╭──

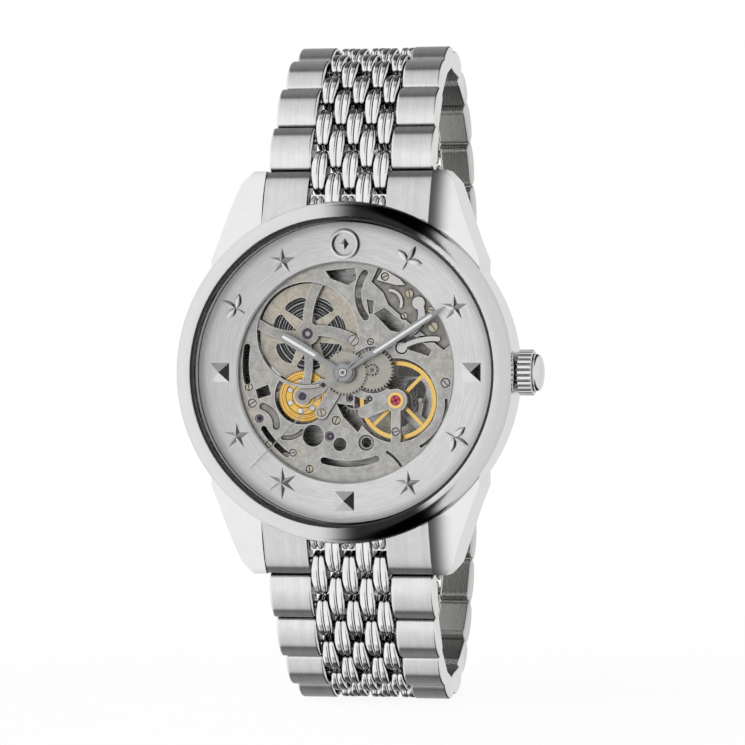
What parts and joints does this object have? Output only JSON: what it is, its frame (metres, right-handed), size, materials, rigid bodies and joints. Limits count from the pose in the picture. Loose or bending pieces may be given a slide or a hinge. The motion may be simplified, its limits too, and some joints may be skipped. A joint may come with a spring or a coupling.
{
  "type": "skeleton wristwatch",
  "caption": "Round steel automatic wristwatch with an open-worked movement behind an annular dial, on a linked steel bracelet with a folding clasp.",
  "frame": {"origin": "on the axis of the hands, at the outer face of the case back", "axes": "+Z to 12 o'clock, +X to 3 o'clock and the crown, -Y out of the dial, +Y out of the case back"},
  "size_m": [0.0429, 0.045, 0.0788],
  "materials": {
    "satin_steel": "satin brushed",
    "polished_steel": "polished",
    "dial_silver": "sunburst brushed",
    "crystal": "clear",
    "plate_nickel": "fine grained nickel plate",
    "wheel_nickel": "polished nickel",
    "gold": "gilt",
    "spring_steel": "dark spring steel",
    "jewel": "polished ruby",
    "hand_steel": "polished",
    "rubber": "matt"
  },
  "bodies": {
    "watch_head": {"case_middle": "polished_steel", "bezel": "polished_steel", "crystal": "crystal", "case_back": "polished_steel", "back_crystal": "crystal", "gaskets": "rubber", "dial_ring": "dial_silver", "hour_markers": "polished_steel", "main_plate": "plate_nickel", "movement_bridge": "plate_nickel", "balance_cock": "plate_nickel", "hairspring": "spring_steel", "jewels": "jewel", "screws": "wheel_nickel", "setting_levers": "plate_nickel", "end_link_upper": "satin_steel", "end_link_lower": "satin_steel"},
    "minute_train": {"centre_wheel": "wheel_nickel", "minute_hand": "hand_steel"},
    "hour_train": {"hour_wheel": "wheel_nickel", "hour_hand": "hand_steel"},
    "seconds_train": {"fourth_wheel": "wheel_nickel", "seconds_hand": "hand_steel"},
    "minute_wheel": {"minute_wheel": "wheel_nickel"},
    "barrel": {"barrel": "wheel_nickel", "mainspring": "spring_steel"},
    "third_wheel": {"third_wheel": "wheel_nickel"},
    "escape_wheel": {"escape_wheel": "wheel_nickel"},
    "pallet_fork": {"pallet_fork": "wheel_nickel"},
    "balance": {"balance_wheel": "gold"},
    "ratchet": {"ratchet_wheel": "wheel_nickel"},
    "rotor": {"rotor": "plate_nickel"},
    "reverser": {"reverser_wheel": "gold"},
    "stem": {"winding_stem": "wheel_nickel"},
    "crown": {"crown": "polished_steel"},
    "clasp_cover": {"clasp_cover": "satin_steel"},
    "blade_outer": {"clasp_blade_outer": "polished_steel"},
    "blade_inner": {"clasp_blade_inner": "polished_steel"},
    "button_left": {"clasp_button_left": "polished_steel"},
    "button_right": {"clasp_button_right": "polished_steel"},
    "upper_row_01": {"upper_row_01": "satin_steel"},
    "upper_row_02": {"upper_row_02": "satin_steel"},
    "upper_row_03": {"upper_row_03": "satin_steel"},
    "upper_row_04": {"upper_row_04": "satin_steel"},
    "upper_row_05": {"upper_row_05": "satin_steel"},
    "upper_row_06": {"upper_row_06": "satin_steel"},
    "upper_row_07": {"upper_row_07": "satin_steel"},
    "upper_row_08": {"upper_row_08": "satin_steel"},
    "upper_row_09": {"upper_row_09": "satin_steel"},
    "upper_row_10": {"upper_row_10": "satin_steel"},
    "lower_row_01": {"lower_row_01": "satin_steel"},
    "lower_row_02": {"lower_row_02": "satin_steel"},
    "lower_row_03": {"lower_row_03": "satin_steel"},
    "lower_row_04": {"lower_row_04": "satin_steel"},
    "lower_row_05": {"lower_row_05": "satin_steel"},
    "lower_row_06": {"lower_row_06": "satin_steel"},
    "lower_row_07": {"lower_row_07": "satin_steel"},
    "lower_row_08": {"lower_row_08": "satin_steel"},
    "lower_row_09": {"lower_row_09": "satin_steel"},
    "lower_row_10": {"lower_row_10": "satin_steel"}
  },
  "joints": [
    {"name": "minute_turn", "type": "hinge", "parent": "watch_head", "child": "minute_train", "pos_m": [0, -0.007, 0], "axis": [0, -1, 0], "continuous": true},
    {"name": "barrel_turn", "type": "hinge", "parent": "watch_head", "child": "barrel", "pos_m": [-0.0047, -0.0058, 0.00455], "axis": [0, -1, 0], "continuous": true},
    {"name": "third_turn", "type": "hinge", "parent": "watch_head", "child": "third_wheel", "pos_m": [0.00223, -0.0046, 0.00223], "axis": [0, -1, 0], "continuous": true},
    {"name": "seconds_turn", "type": "hinge", "parent": "watch_head", "child": "seconds_train", "pos_m": [0, -0.0065, 0], "axis": [0, -1, 0], "continuous": true},
    {"name": "escape_turn", "type": "hinge", "parent": "watch_head", "child": "escape_wheel", "pos_m": [0.00045, -0.005, -0.003], "axis": [0, -1, 0], "continuous": true},
    {"name": "minute_wheel_turn", "type": "hinge", "parent": "watch_head", "child": "minute_wheel", "pos_m": [0.0032, -0.0079, 0.0003], "axis": [0, -1, 0], "continuous": true},
    {"name": "hour_turn", "type": "hinge", "parent": "watch_head", "child": "hour_train", "pos_m": [0, -0.0085, 0], "axis": [0, -1, 0], "continuous": true},
    {"name": "pallet_rock", "type": "hinge", "parent": "watch_head", "child": "pallet_fork", "pos_m": [0.00275, -0.0056, -0.0031], "axis": [0, -1, 0], "range_deg": [-6, 6]},
    {"name": "balance_swing", "type": "hinge", "parent": "watch_head", "child": "balance", "pos_m": [0.0059, -0.0061, -0.00325], "axis": [0, -1, 0], "range_deg": [-270, 270]},
    {"name": "rotor_turn", "type": "hinge", "parent": "watch_head", "child": "rotor", "pos_m": [0, -0.0026, 0], "axis": [0, -1, 0], "continuous": true},
    {"name": "reverser_turn", "type": "hinge", "parent": "watch_head", "child": "reverser", "pos_m": [-0.0053, -0.004, -0.0028], "axis": [0, -1, 0], "continuous": true},
    {"name": "ratchet_turn", "type": "hinge", "parent": "watch_head", "child": "ratchet", "pos_m": [-0.0047, -0.0045, 0.00455], "axis": [0, -1, 0], "continuous": true},
    {"name": "stem_pull", "type": "slide", "parent": "watch_head", "child": "stem", "axis": [1, 0, 0], "range_m": [0, 0.0009]},
    {"name": "crown_turn", "type": "hinge", "parent": "stem", "child": "crown", "pos_m": [0.0215, -0.0052, 0], "axis": [1, 0, 0], "continuous": true},
    {"name": "upper_pin_01", "type": "hinge", "parent": "watch_head", "child": "upper_row_01", "pos_m": [0, -0.0049, 0.02214], "axis": [1, 0, 0], "range_deg": [0, 7]},
    {"name": "upper_pin_02", "type": "hinge", "parent": "upper_row_01", "child": "upper_row_02", "pos_m": [0, -0.00254, 0.02744], "axis": [1, 0, 0], "range_deg": [0, 13]},
    {"name": "upper_pin_03", "type": "hinge", "parent": "upper_row_02", "child": "upper_row_03", "pos_m": [0, 0.0007, 0.03225], "axis": [1, 0, 0], "range_deg": [0, 19]},
    {"name": "upper_pin_04", "type": "hinge", "parent": "upper_row_03", "child": "upper_row_04", "pos_m": [0, 0.00515, 0.03598], "axis": [1, 0, 0], "range_deg": [0, 24]},
    {"name": "upper_pin_05", "type": "hinge", "parent": "upper_row_04", "child": "upper_row_05", "pos_m": [0, 0.01063, 0.03786], "axis": [1, 0, 0], "range_deg": [0, 30]},
    {"name": "upper_pin_06", "type": "hinge", "parent": "upper_row_05", "child": "upper_row_06", "pos_m": [0, 0.01637, 0.03706], "axis": [1, 0, 0], "range_deg": [0, 24]},
    {"name": "upper_pin_07", "type": "hinge", "parent": "upper_row_06", "child": "upper_row_07", "pos_m": [0, 0.02145, 0.03424], "axis": [1, 0, 0], "range_deg": [0, 23]},
    {"name": "upper_pin_08", "type": "hinge", "parent": "upper_row_07", "child": "upper_row_08", "pos_m": [0, 0.02525, 0.02987], "axis": [1, 0, 0], "range_deg": [0, 17]},
    {"name": "upper_pin_09", "type": "hinge", "parent": "upper_row_08", "child": "upper_row_09", "pos_m": [0, 0.02788, 0.0247], "axis": [1, 0, 0], "range_deg": [0, 11]},
    {"name": "upper_pin_10", "type": "hinge", "parent": "upper_row_09", "child": "upper_row_10", "pos_m": [0, 0.02977, 0.01922], "axis": [1, 0, 0], "range_deg": [0, 12]},
    {"name": "lower_pin_01", "type": "hinge", "parent": "watch_head", "child": "lower_row_01", "pos_m": [0, -0.0049, -0.02214], "axis": [-1, 0, 0], "range_deg": [0, 7]},
    {"name": "lower_pin_02", "type": "hinge", "parent": "lower_row_01", "child": "lower_row_02", "pos_m": [0, -0.00254, -0.02744], "axis": [-1, 0, 0], "range_deg": [0, 13]},
    {"name": "lower_pin_03", "type": "hinge", "parent": "lower_row_02", "child": "lower_row_03", "pos_m": [0, 0.0007, -0.03225], "axis": [-1, 0, 0], "range_deg": [0, 19]},
    {"name": "lower_pin_04", "type": "hinge", "parent": "lower_row_03", "child": "lower_row_04", "pos_m": [0, 0.00515, -0.03598], "axis": [-1, 0, 0], "range_deg": [0, 24]},
    {"name": "lower_pin_05", "type": "hinge", "parent": "lower_row_04", "child": "lower_row_05", "pos_m": [0, 0.01063, -0.03786], "axis": [-1, 0, 0], "range_deg": [0, 30]},
    {"name": "lower_pin_06", "type": "hinge", "parent": "lower_row_05", "child": "lower_row_06", "pos_m": [0, 0.01637, -0.03706], "axis": [-1, 0, 0], "range_deg": [0, 24]},
    {"name": "lower_pin_07", "type": "hinge", "parent": "lower_row_06", "child": "lower_row_07", "pos_m": [0, 0.02145, -0.03424], "axis": [-1, 0, 0], "range_deg": [0, 23]},
    {"name": "lower_pin_08", "type": "hinge", "parent": "lower_row_07", "child": "lower_row_08", "pos_m": [0, 0.02525, -0.02987], "axis": [-1, 0, 0], "range_deg": [0, 17]},
    {"name": "lower_pin_09", "type": "hinge", "parent": "lower_row_08", "child": "lower_row_09", "pos_m": [0, 0.02788, -0.0247], "axis": [-1, 0, 0], "range_deg": [0, 11]},
    {"name": "lower_pin_10", "type": "hinge", "parent": "lower_row_09", "child": "lower_row_10", "pos_m": [0, 0.02977, -0.01922], "axis": [-1, 0, 0], "range_deg": [0, 12]},
    {"name": "cover_hinge", "type": "hinge", "parent": "upper_row_10", "child": "clasp_cover", "pos_m": [0, 0.03078, 0.0135], "axis": [1, 0, 0], "range_deg": [0, 45]},
    {"name": "outer_blade_hinge", "type": "hinge", "parent": "clasp_cover", "child": "blade_outer", "pos_m": [0, 0.03123, -0.01137], "axis": [1, 0, 0], "range_deg": [0, 88]},
    {"name": "inner_blade_hinge", "type": "hinge", "parent": "blade_outer", "child": "blade_inner", "pos_m": [0, 0.03115, 0.0089], "axis": [-1, 0, 0], "range_deg": [0, 104]},
    {"name": "button_right_press", "type": "slide", "parent": "clasp_cover", "child": "button_right", "axis": [-1, 0, 0], "range_m": [0, 0.0005], "stiffness_N_per_m": 800},
    {"name": "button_left_press", "type": "slide", "parent": "clasp_cover", "child": "button_left", "axis": [1, 0, 0], "range_m": [0, 0.0005], "stiffness_N_per_m": 800}
  ],
  "couplings": [
    {"joint": "barrel_turn", "follows": "minute_turn", "ratio": -0.12987},
    {"joint": "third_turn", "follows": "minute_turn", "ratio": -8},
    {"joint": "seconds_turn", "follows": "minute_turn", "ratio": 60},
    {"joint": "escape_turn", "follows": "minute_turn", "ratio": -720},
    {"joint": "minute_wheel_turn", "follows": "minute_turn", "ratio": -0.33333},
    {"joint": "hour_turn", "follows": "minute_turn", "ratio": 0.083333},
    {"joint": "reverser_turn", "follows": "rotor_turn", "ratio": -1.5}
  ]
}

╰──

What you will do -
Show the lines from the data above that contain the string "joints".

Written solution -
What parts and joints does this object have? Output only JSON: what it is, its frame (metres, right-handed), size, materials, rigid bodies and joints. Limits count from the pose in the picture. Loose or bending pieces may be given a slide or a hinge. The motion may be simplified, its limits too, and some joints may be skipped. A joint may come with a spring or a coupling.
  "joints": [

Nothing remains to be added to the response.